Vegetation changes reconstructed from pollen data in the BIOME 6000 project
(Jolly et al., 1998b; Prentice and Webb III, 1998) provide a quantitative model-data
comparison in northern Africa. The PMIP simulations produce a northward displacement
of the desert-steppe transition, qualitatively consistent with biomes, but strongly
underestimated in extent (Harrison et al., 1998). At least an additional 100
mm/yr of precipitation would be required for most models to sustain grassland
at 23°N, i.e., more than twice as much as simulated in this area (Joussaume
et al., 1999) (Figure 8.13). The increased area of lakes
in the Sahara has also been quantified (Hoelzmann et al., 1998) and, although
the PMIP simulations do produce an increase, this latter is not large enough
(Coe and Harrison, 2000). A similar underestimation is obtained at high latitudes
over northern Eurasia, where PMIP simulations produce a northward shift of the
Arctic tree-line in agreement with observed shifts (Tarasov et al., 1998) but
strongly underestimated in extent (Kutzbach et al., 1996b; Texier et al., 1997;
Harrison et al., 1998). Model-data discrepancies may, however, be due to missing
feedbacks in the simplified PMIP experimental design.
Ocean feedbacks
Recent experiments with asynchronous (Kutzbach and Liu 1997; Liu et al., 1999)

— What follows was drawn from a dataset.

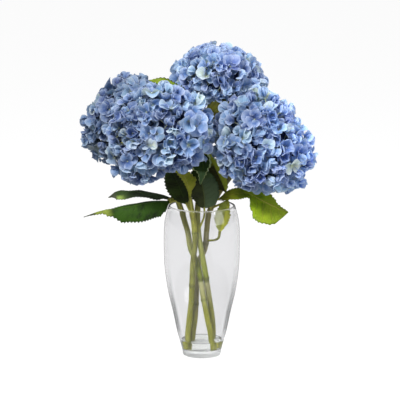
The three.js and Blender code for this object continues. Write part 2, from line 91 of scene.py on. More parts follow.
class Nodes:
    def __init__(self, tree):
        self.tree = tree

    def plug(self, socket, value):
        if isinstance(value, bpy.types.Node):
            value = value.outputs[0]
        if isinstance(value, bpy.types.NodeSocket):
            self.tree.links.new(value, socket)
        else:
            socket.default_value = value

    def add(self, kind, inputs=None, **settings):
        """A node with its settings made and its inputs, by name or by number, plugged in."""
        node = self.tree.nodes.new(kind)
        for key, value in settings.items():
            setattr(node, key, value)
        for key, value in (inputs or {}).items():
            self.plug(node.inputs[key], value)
        return node

    def maths(self, operation, *values):
        return self.add("ShaderNodeMath", dict(enumerate(values)), operation=operation).outputs[0]

    def times(self, first, second):
        return self.maths("MULTIPLY", first, second)

    def larger(self, first, second):
        return self.maths("MAXIMUM", first, second)

    def fade(self, value, start, end, low=0.0, high=1.0):
        """low up to start, high from end on, and a smooth step between them."""
        return self.add("ShaderNodeMapRange", {
            "Value": value, "From Min": start, "From Max": end, "To Min": low, "To Max": high},
            interpolation_type="SMOOTHSTEP").outputs["Result"]

    def blend(self, share, first, second):
        """The first colour with a share of the second."""
        return self.add("ShaderNodeMix", {"Factor": share, 6: first, 7: second}, data_type="RGBA").outputs[2]

    def layers(self, colour, coats):
        """A colour with coats over it, each a share and a colour, the last one on top."""
        for share, coat in coats:
            colour = self.blend(share, colour, srgb(*coat) if isinstance(coat, tuple) else coat)
        return colour

    def steps(self, value, steps):
        """A colour ramp through (place, colour) steps."""
        node = self.add("ShaderNodeValToRGB", {"Fac": value})
        ramp = node.color_ramp
        while len(ramp.elements) < len(steps):
            ramp.elements.new(0.5)
        for element, (place, colour) in zip(ramp.elements, steps):
            element.position = place
            element.color = srgb(*colour)
        return node.outputs["Color"]

    def place(self):
        """Where a point lies in the frame, in metres."""
        return self.add("ShaderNodeTexCoord").outputs["Object"]

    def height(self, place):
        return self.add("ShaderNodeSeparateXYZ", {0: place}).outputs["Z"]

    def map_place(self):
        """How far along a piece a point lies (0 to 1), how far across (-1 to 1) and off the middle."""
        uv = self.add("ShaderNodeUVMap", uv_map="along")
        split = self.add("ShaderNodeSeparateXYZ", {0: uv}).outputs
        across = self.maths("MULTIPLY_ADD", split["Y"], 2.0, -1.0)
        return split["X"], across, self.maths("ABSOLUTE", across)

    def noise(self, place, scale, detail):
        return self.add("ShaderNodeTexNoise", {
            "Vector": place, "Scale": scale, "Detail": detail}).outputs["Fac"]

    def value(self, name):
        """A named number that the mesh has at each corner."""
        return self.add("ShaderNodeAttribute", attribute_name=name).outputs["Fac"]

    def bump(self, height, strength, distance):
        return self.add("ShaderNodeBump", {"Height": height, "Strength": strength, "Distance": distance})

    def off_a_mirror(self):
        """1 for light that glass or another shiny finish mirrors, otherwise 0."""
        path = self.add("ShaderNodeLightPath").outputs
        return self.times(path["Is Glossy Ray"], path["Is Reflection Ray"])

    def mix(self, share, first, second):
        return self.add("ShaderNodeMixShader", {0: share, 1: first, 2: second})

    def finish(self, shader):
        self.add("ShaderNodeOutputMaterial", {"Surface": shader})

    def finish_thin(self, colour, share, inputs):
        """The finish of something thin that lets a share of the light through."""
        sheet = self.add("ShaderNodeBsdfPrincipled", {"Base Color": colour, **inputs})
        lit_through = self.add("ShaderNodeBsdfTranslucent", {"Color": colour})
        self.finish(self.mix(share, sheet, lit_through))


def new_finish(name):
    """An empty material and the tools for its nodes."""
    material = bpy.data.materials.new(name)
    material.use_nodes = True
    material.node_tree.nodes.clear()
    return material, Nodes(material.node_tree)


# %% [markdown]
# ## Floor, light and surroundings
#
# The setting is a white sweep. The floor is a pale sheet that also glows a little, as paper does
# on a light table, so that it stays white behind the glass. Clear glass shows only what it
# bends and reflects. The surroundings are white behind the vase and grey at both sides, and
# those grey sides draw the vase's edges. What the glass mirrors is darker still, as the side of
# the room that the camera stands in is, so that no white veil lies over the stems.

# %% White floor
FLOOR_HALF = 9.0
FLOOR_GLOW = 0.9
WHITE = (1, 1, 1, 1)
bpy.context.scene.view_settings.view_transform = "Standard"

floor_mesh = bpy.data.meshes.new("floor")
corner_signs = ((-1, -1), (1, -1), (1, 1), (-1, 1))
floor_mesh.from_pydata([(FLOOR_HALF * x, FLOOR_HALF * y, 0) for x, y in corner_signs], [], [(0, 1, 2, 3)])
floor = bpy.data.objects.new("floor", floor_mesh)
bpy.context.scene.collection.objects.link(floor)
floor_paper, nodes = new_finish("floor_paper")
mirrored = nodes.times(nodes.off_a_mirror(), 0.68)
scattered = nodes.times(nodes.add("ShaderNodeLightPath").outputs["Is Diffuse Ray"], 0.7)
painted_light = nodes.maths("SUBTRACT", FLOOR_GLOW, nodes.larger(mirrored, scattered))
paper = nodes.add("ShaderNodeBsdfDiffuse", {"Color": (0.16, 0.16, 0.16, 1)})
lit = nodes.add("ShaderNodeEmission", {"Color": WHITE, "Strength": painted_light})
nodes.finish(nodes.add("ShaderNodeAddShader", {0: paper, 1: lit}))
floor_mesh.materials.append(floor_paper)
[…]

and synchronous (Hewitt and Mitchell, 1998; Braconnot et al., 2000) coupling
of atmospheric models to full dynamical ocean models have been performed for
the mid-Holocene. They all produce a larger enhancement of the African monsoon
than shown in their PMIP atmosphere only experiments, resulting from the ocean
thermal inertia and changes in the meridional ocean heat transport (Braconnot
et al., 2000). However, the changes are not sufficient to reproduce the observed
changes in biome shifts over northern Africa.
Coupled models are also beginning to address the issue of changes in interannual
to inter-decadal variability under conditions of large differences in the basic
climate. Some palaeo-environmental evidence has suggested that short-term climate
variability associated with El Niño-Southern Oscillation (ENSO) was reduced
during the early to mid-Holocene (Sandweiss et al., 1996; Rodbell, 1999). Up
to now, ENSO variability has only been analysed in the CSM simulation, exhibiting
no significant change at the mid-Holocene (Otto-Bliesner, 1999).
Land-surface feedbacks
Land-surface changes also provide an additional important feedback. During the
mid-Holocene, vegetation changes over northern Africa have indeed favoured a
larger increase in monsoon precipitation as shown through sensitivity experiments
(Kutzbach et al., 1996a; Brostrom et al., 1998; Texier et al., 2000) as well
as through coupled atmosphere-vegetation experiments (Claussen and Gayler, 1997;
Texier et al., 1997; Pollard et al., 1998; Doherty et al., 2000; de Noblet et
al., 2000). Including the observed occurrence of large lakes and wetlands (Coe
and Bonan, 1997; Brostrom et al., 1998) also intensifies monsoon rains. Vegetation
feedbacks also amplify the effects of orbital forcing at high latitudes where
they led to greater and more realistic shifts of vegetation cover over northern
Eurasia (Foley et al., 1994; Kutzbach et al., 1996b; Texier et al., 1997). The
importance of land-surface feedbacks has further been emphasised in the IPSL
AOGCM coupled to a vegetation model (Braconnot et al., 1999). The IPSL simulation
shows that combined feedbacks between land and ocean lead to a closer agreement
with palaeo-data (Figure 8.13). The ocean feedback increases
the supply of water vapour, while the vegetation feedback increases local moisture
recycling and the length of the monsoon season. The importance of land-surface
feedbacks has also been shown by an EMIC (Ganopolski et al., 1998a), further
emphasising that vegetation feedbacks may explain abrupt changes in Saharan
vegetation in the mid-Holocene (Claussen et al., 1999).